Use selection commands that help you answer business questions fast

Once you know what the data looks like, you need to pull the exact slice you care about. That’s where loc[] and iloc[] earn their keep. loc[] is label-based, which makes it ideal when you want specific columns or conditional filters like “all orders where region is West and revenue is above 10,000.” For business analysis, that’s everyday work. You’re not just browsing data. You’re isolating the part that answers a real question.

iloc[] is position-based, so it’s handy when you want rows and columns by index number instead of name. Less elegant for business logic, but still useful when you’re quickly exploring structure or slicing a fixed range. Pair those with sort_values() and things get much more readable. Sorting by revenue, order date, churn risk, or customer count instantly changes a wall of rows into something you can interpret. If you’ve ever stared at a raw export and thought, “What am I even looking at,” sorting is usually the first move that makes the data act like a report instead of a dump.

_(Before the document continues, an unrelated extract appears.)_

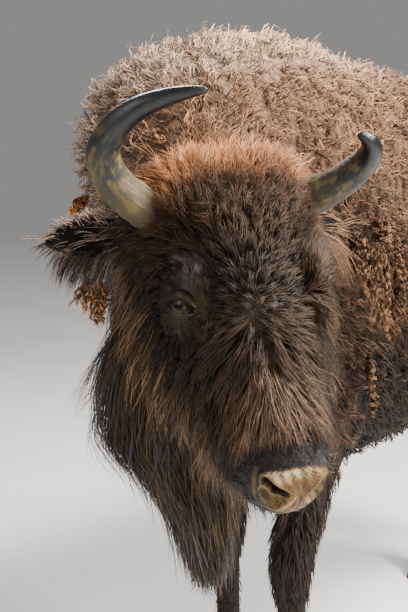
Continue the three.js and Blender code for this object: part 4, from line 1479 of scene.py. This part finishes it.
# Painted light: the clumps by the right ear are painted a pale gold, as if lit from behind
shade = (shade * np.where(CLUMPS[:, :1] < 0.02, [3.0, 2.8, 2.2], 1.0))[clump][:, None]
# Darker where each yarn starts, as painted shade deep in the clump.
shade = (shade * rng.uniform(0.45, 1.35, len(CLUMPS) * yarns)[yarn][:, None, None]
         * rng.uniform(0.8, 1.2, (number, 1, 1)) * (0.7 + 0.4 * t))
strands("wool_clumps", line, up, rng.uniform(0.0012, 0.0020, number), shade)

# ---------------------------------------------------------------------------------------------------------
# Coat of the back, flanks, belly and rump. Shorter, and lying back along the body. The wool passes into it
# behind the shoulders along an uneven edge.
# ---------------------------------------------------------------------------------------------------------


def trunk_share(points):
    """Where the coat of the trunk grows: on the body, but for the wool, throat and dock."""
    return (on_body(points) * (1 - wool_share(points)) * (1 - throat_share(points))
            * ramp((points - WITHERS)[:, 1], 1.335, 1.31))


for name, start, end, locks, tip, seed in (("coat_back", 1.05, 1.15, 1750, 1.3, 51),
                                           ("coat_flank", 1.15, 1.05, 1800, 1.25, 52)):
    coat(name, lambda p: trunk_share(p) * ramp(p[:, 2], start, end), locks, 4, 0.048, coat_depth,
         0.0019, steps=3, stray=0.35, wave=0.002, light=(0.7, 1.3), root=0.45, tip=tip, seed=seed)

# ---------------------------------------------------------------------------------------------------------
# Coat of the legs. Longer on the forelegs above the knee, and close below. It ends just over the hooves.
# The hide under it is dark, and darkened further as painted shade among the hair, so that a thin coat
# will do.
# ---------------------------------------------------------------------------------------------------------


def leg_share(points):
    """Where the coat of the legs grows, down to just over the hooves."""
    b = points - WITHERS
    return ((1 - head_share(points)) * ramp(b[:, 2], 0.68, 0.62) * ramp(b[:, 2], 0.055, 0.075)
            * ramp(b[:, 1], 1.335, 1.31))


def leg_length(points):
    b = points - WITHERS
    return (0.018 + 0.040 * ramp(b[:, 2], 0.34, 0.55) * ramp(b[:, 1], 0.6, 0.3)
            + 0.008 * ramp(b[:, 2], 0.4, 0.6))


coat("coat_legs", leg_share, 1900, 4, leg_length, lambda p: coat_depth(p) * 1.1,
     lambda p: 0.0010 + 0.0008 * ramp(p[:, 2], 0.3, 0.55), droop=0.25, steps=2, close=0.6, stray=0.2,
     light=(0.7, 1.4), root=0.55, tip=1.25, seed=61)

# ---------------------------------------------------------------------------------------------------------
# Tail. A short dock under long coarse hair that falls to below the hocks. The hair follows circles down a
# line, and its tone changes round the tail so that it looks parted into locks.
# ---------------------------------------------------------------------------------------------------------
# Rows down the tail: x, y and z from the foot of the withers, then the radius, all in mm
TAIL = (np.array([[0, 1288, 1420, 40], [0, 1345, 1370, 34], [0, 1374, 1280, 28], [0, 1378, 1150, 27],
                  [0, 1372, 1010, 34], [0, 1366, 880, 46], [0, 1362, 740, 42], [0, 1358, 620, 26],
                  [0, 1356, 560, 9]]) / 1000)
rng = np.random.default_rng(71)
number, steps = 1400, 5
start, angle, deep = (rng.random(number) ** 1.1 * 0.74 + 0.03, rng.random(number) * 2 * np.pi,
                      np.sqrt(rng.uniform(0.2, 1.0, number)))
run = rng.uniform(0.16, 0.30, number)
t = np.linspace(0, 1, steps + 1)


def in_tail(down, angle, share):
    """A place in the tail: so far down it, at an angle round it, and at a share of its radius."""
    row = curve(TAIL, down)
    ring = np.stack([np.cos(angle), np.sin(angle), 0 * angle], 1)
    return WITHERS + row[:, :3] + ring * (row[:, 3] * share)[:, None]


line = np.stack([in_tail(np.minimum(start + run * s, 1.0), angle + 0.3 * s * np.sin(angle * 5), deep)
                 for s in t], 1)
line += rng.normal(size=(number, 3))[:, None] * 0.015 * t[None, :, None] ** 1.5
line[..., 2] -= 0.045 * t * rng.random((number, 1)) * (start[:, None] > 0.5)
up = unit(line - in_tail(start, angle, 0 * deep)[:, None])
lock = 1 + 0.35 * np.sin(9 * angle + 6 * start) + 0.2 * np.sin(23 * angle)
# Darker towards the roots, as painted shade deep in the tail.
shade = (np.tile(paint(58, 43, 32), (number, 1))[:, None]
         * (lock * rng.uniform(0.5, 1.5, number))[:, None, None] * (0.6 + 0.6 * t[None, :, None]))
strands("coat_tail", line, up, rng.uniform(0.0012, 0.0022, number), shade)

# ---------------------------------------------------------------------------------------------------------
# Hair of the ears. A pale fringe on the upper edge, a long dark one under the lower edge, and sparse pale
# hair in the dark hollow.
# ---------------------------------------------------------------------------------------------------------
EAR_HUES = {"right": (paint(44, 36, 33), paint(168, 142, 128)),
            "left": (paint(92, 66, 46), paint(150, 116, 88))}
for word, (leaf, faces, toward, rise, side) in ears.items():
    # Roots in proportion to area, most on the two edges and few in the hollow. The upper edge's hair
    # stands up, the lower edge's hangs long, and the rest leaves towards the tip; all bend down by the
    # square of the share of their length.
    rng = np.random.default_rng(81)
    locks, each, steps = 330, 5, 4
    number, g = locks * each, np.repeat(np.arange(locks), each)
    corners = leaf[faces]
    normal = np.cross(corners[:, 2] - corners[:, 0], corners[:, 3] - corners[:, 1])
    across = (corners.mean(1) - leaf.mean(0)) @ side
    hollow = ramp(unit(normal) @ rise, 0.2, 0.5) * ramp(np.abs(across), 0.032, 0.022)
    at_edges = (0.4 + ramp(np.abs(across), 0.010, 0.034)) * (1 - 0.78 * hollow)
    chosen, _ = choose(np.linalg.norm(normal, axis=1) * at_edges, locks, rng)
    root = corners[chosen].mean(1)[g] + rng.normal(size=(number, 3)) * 0.0035
    normal, across, hollow = unit(normal[chosen])[g], across[chosen][g], hollow[chosen][g]
    upper, lower = ramp(across, 0.010, 0.030), ramp(-across, 0.010, 0.030)
    tipward = toward / np.linalg.norm(toward)
    way = (1 - 0.45 * upper - 0.5 * lower)[:, None] * tipward + (1.0 * upper - 0.5 * lower)[:, None] * side
    way = unit(way + 0.30 * normal + rng.normal(0, 0.18, (locks, 3))[g])
    long = (((0.016 if word == "right" else 0.032) + 0.012 * rng.random(locks))[g]
            * rng.uniform(0.7, 1.1, number))
    long = (long * (1 + 0.45 * lower + 0.7 * hollow - 0.25 * upper))[:, None, None]
    t = np.linspace(0, 1, steps + 1)[None, :, None]
    fall = (0.30 + 0.65 * lower)[:, None, None] * np.array([0, 0, -1])
    line = (root[:, None]
            + long * (way[:, None] * t + fall * t**2 + rng.normal(0, 0.1, (number, 1, 3)) * t**1.5))
    dark, pale = EAR_HUES[word]
    hue = blend(dark, pale,
                np.clip(0.25 * ramp(soft(root, 0.02, 82), -0.3, 0.9) + 0.7 * upper
                        + 0.7 * hollow, 0, 0.9))
    # Darker towards the roots, as painted shade deep in the fringes.
    shade = hue[:, None] * rng.uniform(0.6, 1.4, locks)[g][:, None, None] * (0.6 + 0.75 * t)
    strands(f"coat_ear_{word}", line, np.repeat(normal[:, None], steps + 1, 1),
            rng.uniform(0.0005, 0.0010, number), shade)

# ---------------------------------------------------------------------------------------------------------
# Studio. A pale floor, a broad key light from above and behind, a rim light on each side, two soft fills
# from the front, and a camera at the height of the head.
# ---------------------------------------------------------------------------------------------------------
floor = build("floor", [[-9, -9, 0], [9, -9, 0], [9, 9, 0], [-9, 9, 0]], [[[0, 1, 2, 3]]])
floor.data.materials.append(finish("floor",
                                   lambda first: noise(first, 3, 2).spread(0.2, 0.8, 0.70, 0.74).grey(),
                                   lambda first: noise(first, 8, 2).spread(0.2, 0.8, 0.8, 0.9)))


def lamp(name, at, toward, size, power, colour):
    """A square soft light that faces a point."""
    light = bpy.data.lights.new(name, "AREA")
    light.size, light.energy, light.color = size, power, colour
    holder = bpy.data.objects.new(name, light)
    holder.matrix_world = (Vector(toward) - Vector(at)).to_track_quat("-Z", "Y").to_matrix().to_4x4()
    holder.location = at
    bpy.context.scene.collection.objects.link(holder)


lamp("key", (2.1, 1.0, 4.3), (0.1, -0.6, 1.35), 1.1, 780, (1.0, 0.96, 0.9))
lamp("rim", (3.4, -0.2, 2.6), (0.2, -0.7, 1.2), 1.1, 190, (1.0, 0.97, 0.93))
lamp("left rim", (-2.2, 1.2, 3.2), (0.1, -0.9, 1.1), 1.1, 120, (1.0, 0.97, 0.93))
lamp("fill", (-0.4, -4.2, 3.7), (0.2, -0.8, 1.1), 2.4, 80, (1.0, 0.98, 0.95))
lamp("front", (3.4, -3.6, 1.4), (0.2, -0.8, 1.1), 2.0, 40, (1.0, 0.98, 0.95))

world = bpy.data.worlds.new("studio")
world.use_nodes = True
world.node_tree.nodes["Background"].inputs["Color"].default_value = (0.93, 0.92, 0.90, 1)
world.node_tree.nodes["Background"].inputs["Strength"].default_value = 0.29
bpy.context.scene.world = world

CAMERA_AT, CAMERA_AHEAD = (1.38942, -2.33940, 1.53), (-0.63237, 0.75362, -0.17935)
SENSOR = 36  # mm
PICTURE_HEIGHT, FOCAL_LENGTH = 612, 1130  # both in the picture's dots
lens = bpy.data.cameras.new("camera")
lens.sensor_width, lens.lens = SENSOR, FOCAL_LENGTH / PICTURE_HEIGHT * SENSOR
lens.clip_start, lens.clip_end = 0.05, 60
camera = bpy.data.objects.new("camera", lens)
camera.matrix_world = Vector(CAMERA_AHEAD).to_track_quat("-Z", "Y").to_matrix().to_4x4()
camera.location = CAMERA_AT
bpy.context.scene.collection.objects.link(camera)
bpy.context.scene.camera = camera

Clean the obvious mess before it quietly poisons everything

Most beginner pain in pandas comes from dirty data, not hard syntax. Missing values, mixed types, columns that look numeric but aren’t. That’s why isna() , fillna() , and astype() belong on your short list immediately. isna() helps you find blank or null values so you can measure the damage instead of guessing. You might discover that 2 percent of a column is missing, which is manageable, or 40 percent, which changes how much you can trust that field.

Then there’s fillna() , which lets you replace missing values with something intentional. Sometimes that’s zero. Sometimes it’s “Unknown.” Sometimes it’s the median. The important part is that you’re choosing, not letting nulls drift into your calculations unchecked. astype() is just as important because bad types cause silent chaos. A revenue column stored as text won’t sum correctly. A date field imported as an object won’t behave like time series data. Converting a column to the right type early is one of those boring habits that separates solid analysis from spreadsheet-flavored guesswork. If you want a reliable data science starter workflow, this is it: detect nulls, decide how to handle them, and fix your types before you get clever.

Summarize patterns instead of reading row by row

A lot of business questions boil down to this: what’s happening by category? By product line, region, channel, customer segment, or month. That’s where groupby() becomes one of the most useful commands in all of pandas. It lets you split data into groups and calculate totals, averages, counts, or other metrics for each one. If someone asks which region produces the highest average order value, or which team has the most late tickets, groupby() is usually the backbone of the answer.

Then add value_counts() for quick frequency analysis. It’s perfect when you want to know how often each status, category, or label appears without building a full grouped summary. Want to see the distribution of payment methods, lead sources, or churn reasons? value_counts() does that almost instantly. These commands matter because business analysis is rarely about one record. It’s about patterns. Trends. Concentrations. Outliers. Once you stop reading data row by row and start summarizing it properly, pandas begins to feel less like a coding library and more like a practical thinking tool.

Bring datasets together without turning your analysis into a mess

The last command on this list is merge() , and if you work with real company data, you’ll use it constantly. Business data almost never lives in one clean table. Customer details are in one export, transactions are in another, targets are somewhere else, and product metadata is hiding in a file someone named final_v2_actual_final. merge() lets you join those datasets together using a shared key like customer ID, order ID, or product code.

This is where a lot of beginner analysts either level up or get lost. Done well, merge() lets you connect operational data with reference data and build something genuinely useful: sales by customer segment, support tickets by account tier, inventory by supplier, revenue by product category. Done badly, it can duplicate rows, drop records, or create nonsense totals. So be a little paranoid. Check row counts before and after. Look at a few joined records with head() . Confirm the key columns match in type using astype() if needed. That habit matters. Because once you can load data, inspect it, filter it, clean it, summarize it, and join it, you’re no longer just learning pandas basics. You’re doing the actual day-to-day work most business analysts need Python for.

What these 13 commands look like in real work, not just tutorials

Here’s the honest version: you do not need to memorize half the pandas documentation to be effective. You need a small set of commands you can trust under pressure. A CSV lands in your inbox. You open it with read_csv() . You inspect it with head() , info() , and describe() . You isolate the useful part with loc[] or iloc[] . You make it readable with sort_values() . You check for blanks with isna() , patch them with fillna() , fix types with astype() , summarize patterns through groupby() and value_counts() , and connect supporting tables with merge() .

That’s the foundation. Not glamorous, but very real. These are the essential pandas commands that show up again and again in reporting, KPI analysis, customer segmentation, sales trend work, operations cleanup, and one-off requests from someone who needs an answer by 4 p.m. Learn these first, use them often, and you’ll have a far stronger business analyst Python toolkit than people who jump straight into advanced topics without knowing how to handle ordinary messy data.